The Lord will cause our dry hearts to break forth into streams. He will make a road in the wilderness for us to walk upon, and it will lead us to Jesus, to healing, growth, and hope. 

The wilderness is our Way of Holiness.

“If we are in the wilderness, is not God the God of the wilderness? Were not His greatest marvels worked when He led His people about through the howling wilderness and fed them with manna and revealed Himself in a fiery, cloudy pillar? Where did Hagar look to Him who saw her, but in the wilderness? Where did Moses see the Lord in the bush, but at the backside of the desert? Where did Elijah hear a voice speaking to Him, but away there in the wilderness? And where did David, the Psalmist, meet with his God, but in the lone, solitary land where no water is? O my soul, if you are in the desert now, expect your God to meet with you. Open now your eyes and expect to see Him display His grace. Now that you are as the dry ground, He will pour floods upon you. Now that you are empty, He will fill you with His divine fullness. Your poverty prepares you to apprehend His riches. Your inward death prepares you to receive His everlasting life.
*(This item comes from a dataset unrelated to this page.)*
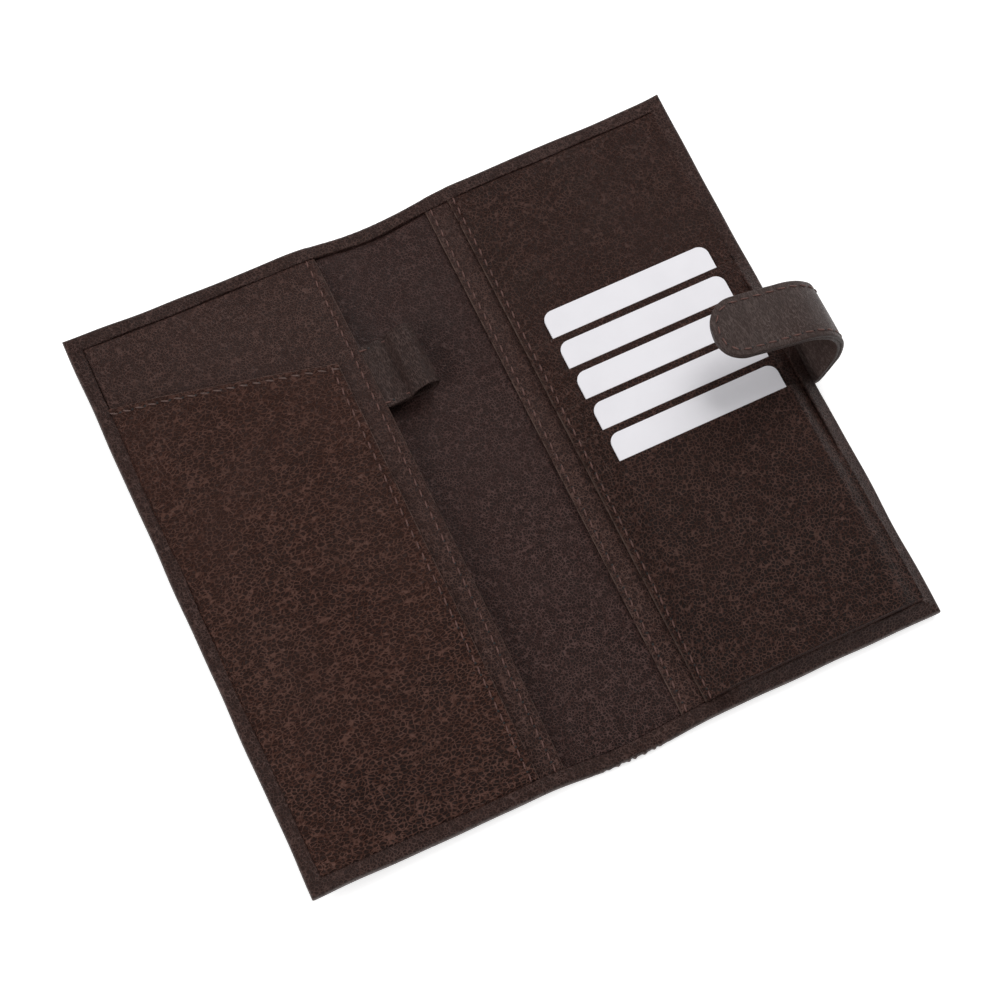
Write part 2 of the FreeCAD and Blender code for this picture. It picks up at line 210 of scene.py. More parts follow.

Therefore, have hope and rise from your depression and fear.” ~Charles Spurgeon, “A Wilderness Cry,” August 4, 1878.

Journaling Prompts 
Take some time and list some of the wildernesses you have experienced in the past, and then identify any wilderness you may be in right now.

Go back to your list of wildernesses. Think about each one and determine which way you handled it. If you discover some different ways you did it, write that down. 

When have you met God in a wilderness place? What were the risks of entering your wilderness? How was God revealed to you?